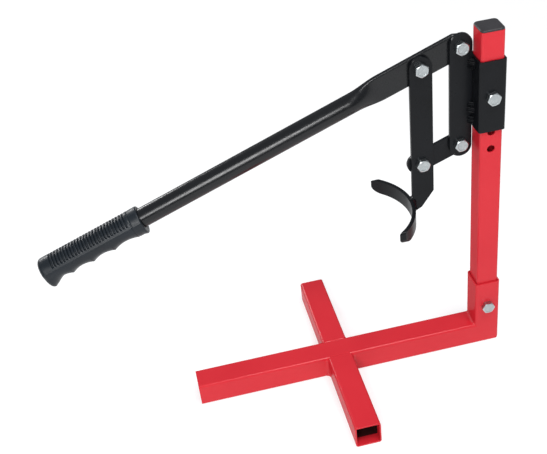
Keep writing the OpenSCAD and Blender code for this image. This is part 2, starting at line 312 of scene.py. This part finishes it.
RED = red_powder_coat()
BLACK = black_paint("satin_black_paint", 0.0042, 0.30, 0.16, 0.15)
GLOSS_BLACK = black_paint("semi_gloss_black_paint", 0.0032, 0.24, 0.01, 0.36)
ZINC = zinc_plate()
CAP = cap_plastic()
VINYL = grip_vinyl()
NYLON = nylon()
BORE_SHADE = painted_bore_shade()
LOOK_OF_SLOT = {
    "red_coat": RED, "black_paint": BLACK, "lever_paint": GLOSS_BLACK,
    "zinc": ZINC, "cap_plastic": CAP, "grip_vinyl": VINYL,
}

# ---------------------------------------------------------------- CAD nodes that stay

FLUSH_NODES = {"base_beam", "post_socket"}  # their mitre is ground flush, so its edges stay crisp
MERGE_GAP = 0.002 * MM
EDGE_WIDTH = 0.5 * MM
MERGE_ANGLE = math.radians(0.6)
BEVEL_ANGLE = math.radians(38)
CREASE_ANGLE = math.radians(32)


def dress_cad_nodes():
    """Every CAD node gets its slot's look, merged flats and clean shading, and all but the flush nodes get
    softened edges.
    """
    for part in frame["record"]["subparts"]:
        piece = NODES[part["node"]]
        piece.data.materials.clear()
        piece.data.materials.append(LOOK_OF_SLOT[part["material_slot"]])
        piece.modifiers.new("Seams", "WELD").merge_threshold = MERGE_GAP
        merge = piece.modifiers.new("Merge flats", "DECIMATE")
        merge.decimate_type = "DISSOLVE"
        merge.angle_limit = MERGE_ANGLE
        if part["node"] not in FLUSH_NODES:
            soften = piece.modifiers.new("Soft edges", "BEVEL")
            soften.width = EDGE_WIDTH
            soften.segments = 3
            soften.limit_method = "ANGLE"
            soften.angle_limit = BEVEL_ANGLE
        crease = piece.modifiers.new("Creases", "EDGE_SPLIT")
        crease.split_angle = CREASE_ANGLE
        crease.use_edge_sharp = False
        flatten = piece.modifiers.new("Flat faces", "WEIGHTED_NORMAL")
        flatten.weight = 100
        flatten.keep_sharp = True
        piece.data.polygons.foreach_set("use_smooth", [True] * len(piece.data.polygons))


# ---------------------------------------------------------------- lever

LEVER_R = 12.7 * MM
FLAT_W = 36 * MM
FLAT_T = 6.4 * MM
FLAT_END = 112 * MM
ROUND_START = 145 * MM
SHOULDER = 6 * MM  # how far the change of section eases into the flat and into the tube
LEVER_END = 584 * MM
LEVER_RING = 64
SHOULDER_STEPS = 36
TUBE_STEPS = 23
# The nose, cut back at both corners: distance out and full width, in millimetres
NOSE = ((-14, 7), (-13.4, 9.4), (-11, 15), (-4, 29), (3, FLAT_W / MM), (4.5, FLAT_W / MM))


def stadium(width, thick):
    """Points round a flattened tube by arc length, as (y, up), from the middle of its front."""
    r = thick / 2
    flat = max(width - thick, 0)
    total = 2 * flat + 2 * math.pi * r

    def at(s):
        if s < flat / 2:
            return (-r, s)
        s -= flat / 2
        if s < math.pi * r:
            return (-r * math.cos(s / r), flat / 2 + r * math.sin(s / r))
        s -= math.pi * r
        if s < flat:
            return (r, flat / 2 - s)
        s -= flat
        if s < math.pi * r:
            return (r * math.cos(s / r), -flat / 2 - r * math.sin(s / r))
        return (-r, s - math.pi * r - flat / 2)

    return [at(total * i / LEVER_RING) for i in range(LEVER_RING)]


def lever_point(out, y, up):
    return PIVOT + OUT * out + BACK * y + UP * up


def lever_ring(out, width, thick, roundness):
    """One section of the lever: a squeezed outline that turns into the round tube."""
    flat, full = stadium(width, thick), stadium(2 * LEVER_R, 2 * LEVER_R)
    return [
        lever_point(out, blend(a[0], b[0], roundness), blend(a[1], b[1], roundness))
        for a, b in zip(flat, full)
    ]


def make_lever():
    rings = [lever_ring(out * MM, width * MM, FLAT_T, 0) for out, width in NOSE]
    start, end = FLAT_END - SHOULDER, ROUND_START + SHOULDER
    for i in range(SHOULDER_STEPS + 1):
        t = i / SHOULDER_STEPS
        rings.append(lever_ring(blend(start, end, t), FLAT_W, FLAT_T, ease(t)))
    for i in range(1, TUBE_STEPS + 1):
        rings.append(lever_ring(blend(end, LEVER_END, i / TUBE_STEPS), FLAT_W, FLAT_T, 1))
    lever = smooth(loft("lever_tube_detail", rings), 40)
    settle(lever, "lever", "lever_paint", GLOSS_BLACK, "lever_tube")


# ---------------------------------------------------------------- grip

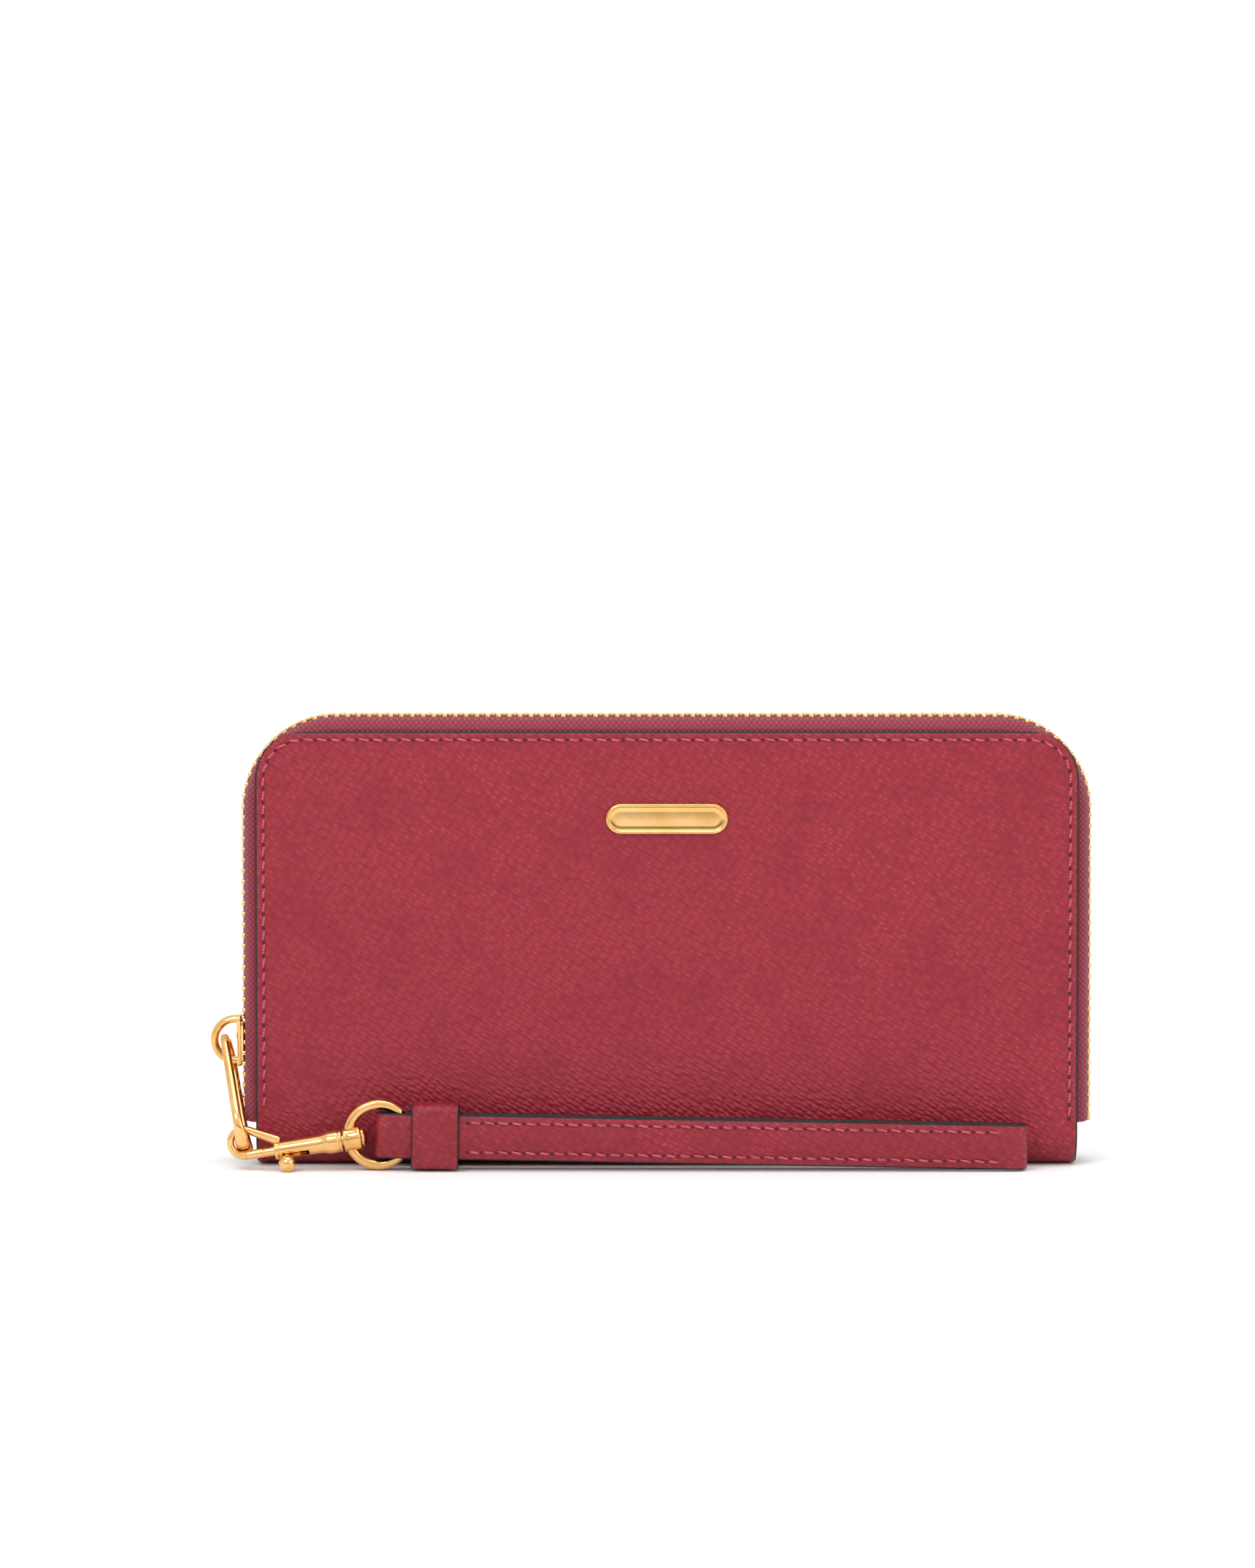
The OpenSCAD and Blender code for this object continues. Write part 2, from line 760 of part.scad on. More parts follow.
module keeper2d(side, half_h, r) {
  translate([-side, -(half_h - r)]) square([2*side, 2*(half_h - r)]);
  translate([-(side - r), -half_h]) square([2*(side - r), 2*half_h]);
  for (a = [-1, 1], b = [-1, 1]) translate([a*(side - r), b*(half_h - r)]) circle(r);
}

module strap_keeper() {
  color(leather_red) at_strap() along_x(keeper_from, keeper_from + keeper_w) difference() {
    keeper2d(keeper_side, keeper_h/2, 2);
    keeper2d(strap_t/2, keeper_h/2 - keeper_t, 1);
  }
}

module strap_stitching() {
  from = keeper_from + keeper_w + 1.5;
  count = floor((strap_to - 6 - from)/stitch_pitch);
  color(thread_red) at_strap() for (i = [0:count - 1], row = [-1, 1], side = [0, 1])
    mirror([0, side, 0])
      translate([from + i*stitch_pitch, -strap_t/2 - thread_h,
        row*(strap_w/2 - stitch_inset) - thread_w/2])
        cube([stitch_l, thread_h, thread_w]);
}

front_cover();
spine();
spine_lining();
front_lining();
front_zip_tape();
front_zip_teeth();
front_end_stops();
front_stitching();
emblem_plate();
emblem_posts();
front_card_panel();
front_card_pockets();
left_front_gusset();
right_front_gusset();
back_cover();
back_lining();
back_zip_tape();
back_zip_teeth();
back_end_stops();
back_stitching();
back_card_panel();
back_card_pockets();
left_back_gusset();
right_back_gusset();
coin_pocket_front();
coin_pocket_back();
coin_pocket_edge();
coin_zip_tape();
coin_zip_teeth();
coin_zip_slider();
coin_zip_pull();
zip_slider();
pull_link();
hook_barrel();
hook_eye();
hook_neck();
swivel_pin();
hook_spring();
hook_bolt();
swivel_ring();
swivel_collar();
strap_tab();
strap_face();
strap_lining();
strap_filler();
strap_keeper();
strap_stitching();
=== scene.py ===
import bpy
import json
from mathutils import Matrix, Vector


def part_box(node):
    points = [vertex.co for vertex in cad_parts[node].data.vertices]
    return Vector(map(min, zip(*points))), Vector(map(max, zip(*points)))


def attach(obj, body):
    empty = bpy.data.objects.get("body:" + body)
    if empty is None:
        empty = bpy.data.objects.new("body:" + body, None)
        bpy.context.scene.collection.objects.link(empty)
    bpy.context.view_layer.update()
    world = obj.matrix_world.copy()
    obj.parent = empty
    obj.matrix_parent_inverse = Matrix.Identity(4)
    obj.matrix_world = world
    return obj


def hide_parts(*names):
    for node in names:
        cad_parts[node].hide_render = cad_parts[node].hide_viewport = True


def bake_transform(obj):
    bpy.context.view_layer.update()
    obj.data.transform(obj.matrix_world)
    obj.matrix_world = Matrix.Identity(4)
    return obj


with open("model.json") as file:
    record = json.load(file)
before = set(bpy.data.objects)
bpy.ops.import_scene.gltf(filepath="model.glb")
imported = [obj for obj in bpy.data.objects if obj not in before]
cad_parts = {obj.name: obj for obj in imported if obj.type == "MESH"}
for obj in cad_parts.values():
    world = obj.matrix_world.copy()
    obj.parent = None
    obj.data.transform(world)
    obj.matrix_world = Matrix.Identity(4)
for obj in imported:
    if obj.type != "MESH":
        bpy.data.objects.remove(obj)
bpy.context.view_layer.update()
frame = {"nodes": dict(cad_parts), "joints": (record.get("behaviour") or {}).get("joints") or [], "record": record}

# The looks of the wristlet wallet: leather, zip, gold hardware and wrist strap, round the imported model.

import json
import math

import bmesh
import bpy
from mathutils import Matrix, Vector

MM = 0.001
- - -
### Problem requirements:
Transcribe the records above exactly, beginning at the line that contains "front_end_stops();" and ending with the line that contains "bpy.data.objects.remove(obj)", both included, and nothing else.

### Result of the task:
front_end_stops();
front_stitching();
emblem_plate();
emblem_posts();
front_card_panel();
front_card_pockets();
left_front_gusset();
right_front_gusset();
back_cover();
back_lining();
back_zip_tape();
back_zip_teeth();
back_end_stops();
back_stitching();
back_card_panel();
back_card_pockets();
left_back_gusset();
right_back_gusset();
coin_pocket_front();
coin_pocket_back();
coin_pocket_edge();
coin_zip_tape();
coin_zip_teeth();
coin_zip_slider();
coin_zip_pull();
zip_slider();
pull_link();
hook_barrel();
hook_eye();
hook_neck();
swivel_pin();
hook_spring();
hook_bolt();
swivel_ring();
swivel_collar();
strap_tab();
strap_face();
strap_lining();
strap_filler();
strap_keeper();
strap_stitching();
=== scene.py ===
import bpy
import json
from mathutils import Matrix, Vector


def part_box(node):
    points = [vertex.co for vertex in cad_parts[node].data.vertices]
    return Vector(map(min, zip(*points))), Vector(map(max, zip(*points)))


def attach(obj, body):
    empty = bpy.data.objects.get("body:" + body)
    if empty is None:
        empty = bpy.data.objects.new("body:" + body, None)
        bpy.context.scene.collection.objects.link(empty)
    bpy.context.view_layer.update()
    world = obj.matrix_world.copy()
    obj.parent = empty
    obj.matrix_parent_inverse = Matrix.Identity(4)
    obj.matrix_world = world
    return obj


def hide_parts(*names):
    for node in names:
        cad_parts[node].hide_render = cad_parts[node].hide_viewport = True


def bake_transform(obj):
    bpy.context.view_layer.update()
    obj.data.transform(obj.matrix_world)
    obj.matrix_world = Matrix.Identity(4)
    return obj


with open("model.json") as file:
    record = json.load(file)
before = set(bpy.data.objects)
bpy.ops.import_scene.gltf(filepath="model.glb")
imported = [obj for obj in bpy.data.objects if obj not in before]
cad_parts = {obj.name: obj for obj in imported if obj.type == "MESH"}
for obj in cad_parts.values():
    world = obj.matrix_world.copy()
    obj.parent = None
    obj.data.transform(world)
    obj.matrix_world = Matrix.Identity(4)
for obj in imported:
    if obj.type != "MESH":
        bpy.data.objects.remove(obj)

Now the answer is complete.